## Material
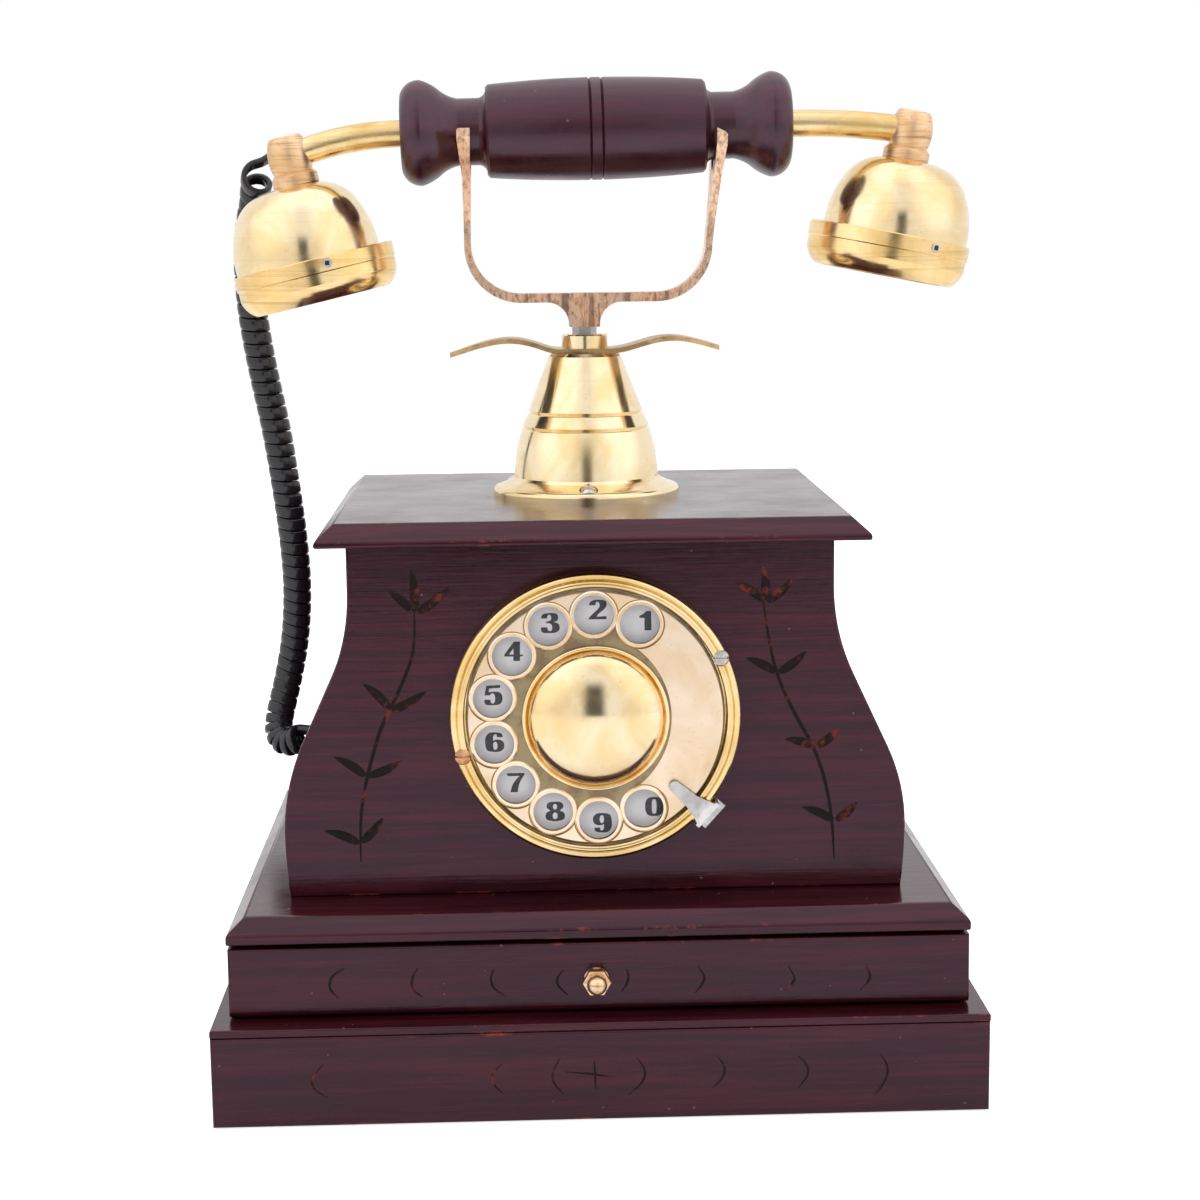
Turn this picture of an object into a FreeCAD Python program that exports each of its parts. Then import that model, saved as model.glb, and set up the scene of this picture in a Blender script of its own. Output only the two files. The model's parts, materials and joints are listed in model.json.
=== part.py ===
import FreeCAD
import Part
import math
import os

# Desk telephone with a wooden case, a rotary dial, a drawer in the base and a brass handset.
# Millimetres. +Z is up, the dial faces -Y, and the origin is the centre of the base's underside.

os.makedirs("parts", exist_ok=True)

# Fits between pieces
touch_gap = 0.3            # between curved faces of different bodies
bearing_gap = 0.06         # radial play of a shaft in its hole
hole_gap = 0.25            # round a screw or a cable

# Plinth
plinth_width = 224.0
plinth_depth = 190.0
plinth_frame_height = 26.8
plinth_board = 8.0
deck_thickness = 2.4
cover_thickness = 3.0
cover_rebate = 5.0
cover_screw_radius = 1.6
cover_screw_head = 2.4
cover_screw_sink = 1.4
cover_screw_inset = 16.0
cover_screw_length = 9.0

# Drawer storey
carcass_width = 214.4
carcass_depth = 172.8
carcass_height = 22.3
rail_thickness = 7.0
drawer_front_thickness = 7.0
drawer_foot_gap = 0.5
drawer_top_gap = 1.2
drawer_back_gap = 0.5
drawer_side_gap = 0.6
drawer_side_height = 15.0
drawer_side_thickness = 5.0
drawer_bottom_thickness = 3.0
drawer_tray_depth = 148.0
front_edge_round = 2.0
knob_x = -1.2
knob_flats = 7.0
knob_hex_height = 3.2
knob_dome_radius = 2.9
knob_dome_height = 4.6
knob_washer_radius = 3.7
knob_washer_thickness = 0.7
knob_screw_radius = 1.9
knob_screw_head_radius = 3.8
knob_screw_head = 2.0

# Moulding board over the drawer
moulding_overhang = 0.3
moulding_thickness = 7.3
moulding_edge = 3.0
moulding_chamfer = 5.0

# Case
case_depth = 127.2
case_height = 105.3
case_waist_half_width = {"left": 71.8, "right": 70.5}
case_bulge_half_width = {"left": 92.2, "right": 92.0}
case_waist_height = 14.4       # straight stretch under the top board
case_hollow_radius = 62.0
case_belly_radius = {"left": 69.0, "right": 57.0}
case_foot_radius = 136.0
case_sweep_angle = 25.0
panel_thickness = 7.0
side_thickness = 4.0
cleat_size = 9.0
cleat_inset = 6.0

# Top board
top_width = 160.4
top_depth = 145.0
top_thickness = 6.6
top_edge = 1.7
top_chamfer = 5.4
top_hole_radius = 3.2

# Pedestal
flange_radius = 29.3
flange_rim_height = 3.2
flange_height = 6.0
bell_base_radius = 22.8
lower_groove_radius = 19.9
lower_groove_height = 21.3
upper_groove_radius = 17.9
upper_groove_height = 26.0
pedestal_top_radius = 11.3
pedestal_height = 44.5
pedestal_wall = 1.2
groove_depth = 0.5
pedestal_screw_circle = 25.9
pedestal_screw_count = 3
pedestal_screw_radius = 1.4
pedestal_screw_head_radius = 2.6
pedestal_screw_length = 9.0

# Wing plate and its nut
wing_span = 84.4
wing_crest = {"left": 21.6, "right": 26.6}
wing_crest_rise = {"left": 3.3, "right": 3.6}
wing_tip_rise = {"left": -1.0, "right": 0.3}
wing_flat = 7.5
wing_thickness = 1.5
wing_width = 17.0
wing_tip_width = 4.0
wing_nut_radius = 7.2
wing_nut_height = 4.3

# Plunger, its lock nut and spring
plunger_radius = 2.4
plunger_travel = 3.0           # up, until the shoulder meets the pedestal
plunger_drop = 22.0            # below the top board's underside
plunger_shoulder_radius = 5.2
plunger_shoulder_height = 1.6
plunger_thread_depth = 5.0
lock_nut_flats = 6.6
lock_nut_height = 2.4
spring_wire = 0.9
spring_radius = 4.2
spring_turns = 9

# Cradle fork
fork_boss_width = 9.6
fork_boss_depth = 9.0
fork_boss_height = 7.6
fork_bar_height = 2.8
fork_root_width = 22.0
fork_corner_radius = 17.5
fork_arm_x = {"left": -36.0, "right": 39.0}
fork_prong_x = {"left": -35.9, "right": 41.3}
fork_tip_x = {"left": -36.4, "right": 42.3}
fork_arm_thickness = 2.0
fork_prong_thickness = 2.3
fork_tip_thickness = {"left": 4.0, "right": 3.2}
fork_tip_length = 4.0
fork_arm_depth = 8.5
fork_crotch_depth = 20.0
fork_tip_depth = 32.0
fork_crotch_below = 15.0       # from the handle's axis down to the bottom of the vee
cradle_gap = 0.4
fork_outer_above = {"left": 0.4, "right": -1.9}    # from the handle's axis up to the tips
fork_inner_above = {"left": 1.8, "right": -0.7}
vee_round = 3.0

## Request
Emit, unaltered, the lines from the top of the listing down through the line that holds "knob_screw_head = 2.0"; emit nothing else.

## Solution to this exercise
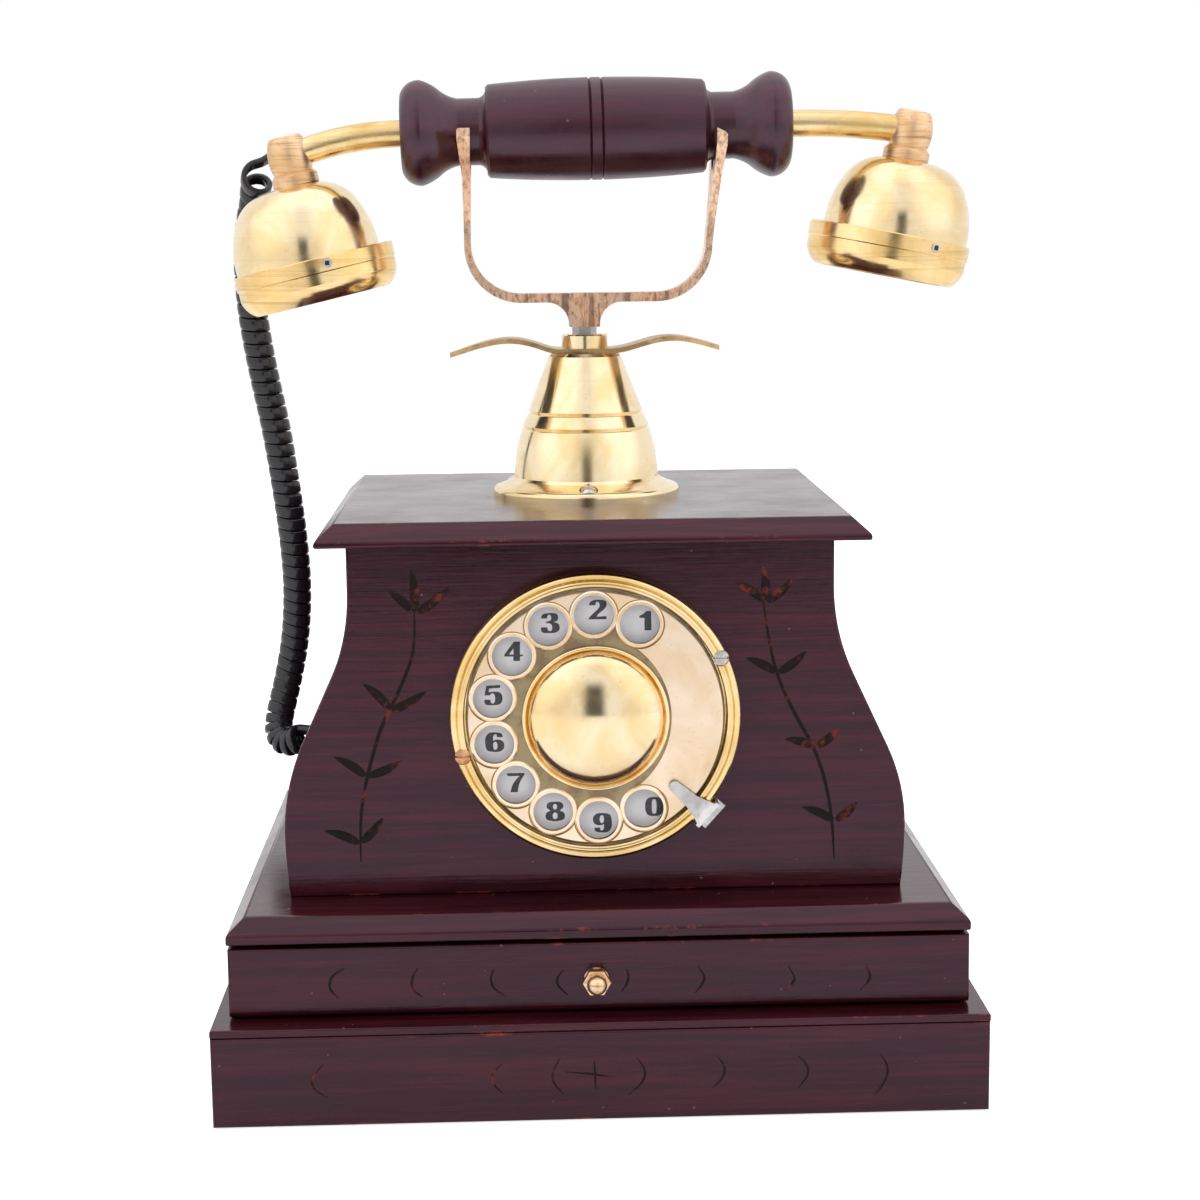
Turn this picture of an object into a FreeCAD Python program that exports each of its parts. Then import that model, saved as model.glb, and set up the scene of this picture in a Blender script of its own. Output only the two files. The model's parts, materials and joints are listed in model.json.
=== part.py ===
import FreeCAD
import Part
import math
import os

# Desk telephone with a wooden case, a rotary dial, a drawer in the base and a brass handset.
# Millimetres. +Z is up, the dial faces -Y, and the origin is the centre of the base's underside.

os.makedirs("parts", exist_ok=True)

# Fits between pieces
touch_gap = 0.3            # between curved faces of different bodies
bearing_gap = 0.06         # radial play of a shaft in its hole
hole_gap = 0.25            # round a screw or a cable

# Plinth
plinth_width = 224.0
plinth_depth = 190.0
plinth_frame_height = 26.8
plinth_board = 8.0
deck_thickness = 2.4
cover_thickness = 3.0
cover_rebate = 5.0
cover_screw_radius = 1.6
cover_screw_head = 2.4
cover_screw_sink = 1.4
cover_screw_inset = 16.0
cover_screw_length = 9.0

# Drawer storey
carcass_width = 214.4
carcass_depth = 172.8
carcass_height = 22.3
rail_thickness = 7.0
drawer_front_thickness = 7.0
drawer_foot_gap = 0.5
drawer_top_gap = 1.2
drawer_back_gap = 0.5
drawer_side_gap = 0.6
drawer_side_height = 15.0
drawer_side_thickness = 5.0
drawer_bottom_thickness = 3.0
drawer_tray_depth = 148.0
front_edge_round = 2.0
knob_x = -1.2
knob_flats = 7.0
knob_hex_height = 3.2
knob_dome_radius = 2.9
knob_dome_height = 4.6
knob_washer_radius = 3.7
knob_washer_thickness = 0.7
knob_screw_radius = 1.9
knob_screw_head_radius = 3.8
knob_screw_head = 2.0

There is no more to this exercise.